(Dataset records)
※ ※ ※
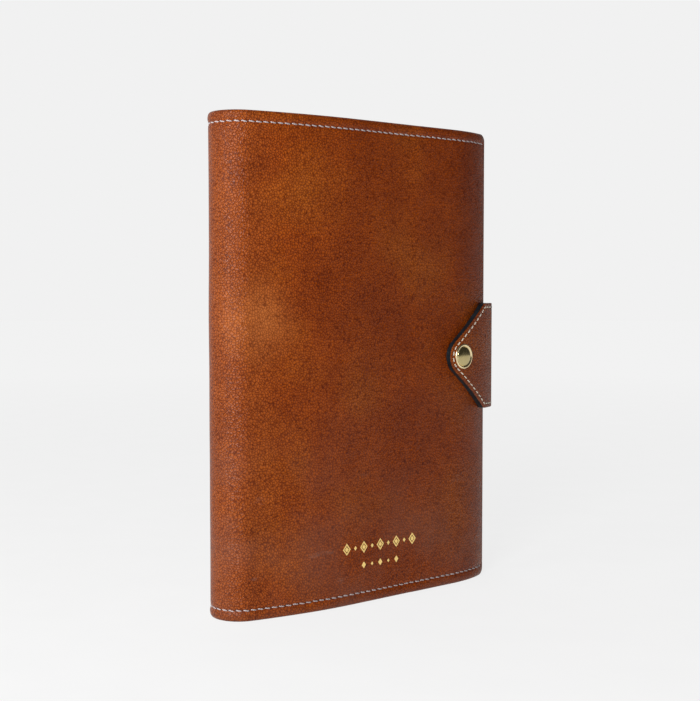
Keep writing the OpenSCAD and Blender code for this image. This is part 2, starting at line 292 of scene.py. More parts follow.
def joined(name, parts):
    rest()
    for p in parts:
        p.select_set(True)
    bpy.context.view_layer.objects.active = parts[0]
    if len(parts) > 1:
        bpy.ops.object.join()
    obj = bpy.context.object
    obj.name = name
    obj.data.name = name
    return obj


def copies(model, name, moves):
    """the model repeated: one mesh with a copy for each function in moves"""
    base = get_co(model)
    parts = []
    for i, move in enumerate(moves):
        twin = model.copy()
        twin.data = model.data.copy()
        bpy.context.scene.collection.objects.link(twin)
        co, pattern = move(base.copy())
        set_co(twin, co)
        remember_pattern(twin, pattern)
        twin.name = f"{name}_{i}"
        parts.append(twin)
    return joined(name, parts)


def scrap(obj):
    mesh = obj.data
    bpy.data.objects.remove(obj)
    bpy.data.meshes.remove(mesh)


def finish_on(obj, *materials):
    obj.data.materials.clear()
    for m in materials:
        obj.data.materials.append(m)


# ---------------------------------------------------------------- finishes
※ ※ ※
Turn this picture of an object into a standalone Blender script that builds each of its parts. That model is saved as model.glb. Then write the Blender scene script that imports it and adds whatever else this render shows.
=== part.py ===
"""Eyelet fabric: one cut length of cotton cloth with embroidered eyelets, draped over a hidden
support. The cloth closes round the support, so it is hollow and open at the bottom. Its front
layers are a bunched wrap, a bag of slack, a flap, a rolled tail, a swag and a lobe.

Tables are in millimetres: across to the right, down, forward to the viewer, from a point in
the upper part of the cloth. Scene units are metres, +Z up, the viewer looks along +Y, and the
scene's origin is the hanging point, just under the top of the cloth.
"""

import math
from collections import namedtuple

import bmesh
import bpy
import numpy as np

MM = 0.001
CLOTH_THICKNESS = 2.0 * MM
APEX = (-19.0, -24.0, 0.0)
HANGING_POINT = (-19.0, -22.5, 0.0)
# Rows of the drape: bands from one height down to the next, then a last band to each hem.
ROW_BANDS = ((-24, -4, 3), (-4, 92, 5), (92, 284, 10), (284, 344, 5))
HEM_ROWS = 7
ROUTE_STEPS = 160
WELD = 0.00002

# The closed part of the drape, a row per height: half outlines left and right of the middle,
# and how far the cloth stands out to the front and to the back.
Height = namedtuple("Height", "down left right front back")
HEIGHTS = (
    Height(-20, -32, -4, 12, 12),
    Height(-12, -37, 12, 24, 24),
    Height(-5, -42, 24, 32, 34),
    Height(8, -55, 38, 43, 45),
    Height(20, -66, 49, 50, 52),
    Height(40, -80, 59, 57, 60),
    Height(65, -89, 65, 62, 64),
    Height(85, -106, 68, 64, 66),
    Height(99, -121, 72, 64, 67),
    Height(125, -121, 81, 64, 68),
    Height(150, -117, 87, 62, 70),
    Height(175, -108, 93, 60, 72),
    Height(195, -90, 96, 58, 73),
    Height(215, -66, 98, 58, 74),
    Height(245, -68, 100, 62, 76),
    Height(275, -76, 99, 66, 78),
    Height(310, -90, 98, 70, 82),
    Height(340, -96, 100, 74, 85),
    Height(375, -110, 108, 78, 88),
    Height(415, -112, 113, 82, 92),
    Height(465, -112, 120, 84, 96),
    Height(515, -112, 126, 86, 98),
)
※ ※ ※
**Required task:**
Nothing beyond the lines starting at the line containing "Keep writing the" and ending at the line containing "obj.data.materials.append(m)" is to be reproduced; reproduce those lines exactly, both ends included.

**Exercise result:**
Keep writing the OpenSCAD and Blender code for this image. This is part 2, starting at line 292 of scene.py. More parts follow.
def joined(name, parts):
    rest()
    for p in parts:
        p.select_set(True)
    bpy.context.view_layer.objects.active = parts[0]
    if len(parts) > 1:
        bpy.ops.object.join()
    obj = bpy.context.object
    obj.name = name
    obj.data.name = name
    return obj


def copies(model, name, moves):
    """the model repeated: one mesh with a copy for each function in moves"""
    base = get_co(model)
    parts = []
    for i, move in enumerate(moves):
        twin = model.copy()
        twin.data = model.data.copy()
        bpy.context.scene.collection.objects.link(twin)
        co, pattern = move(base.copy())
        set_co(twin, co)
        remember_pattern(twin, pattern)
        twin.name = f"{name}_{i}"
        parts.append(twin)
    return joined(name, parts)


def scrap(obj):
    mesh = obj.data
    bpy.data.objects.remove(obj)
    bpy.data.meshes.remove(mesh)


def finish_on(obj, *materials):
    obj.data.materials.clear()
    for m in materials:
        obj.data.materials.append(m)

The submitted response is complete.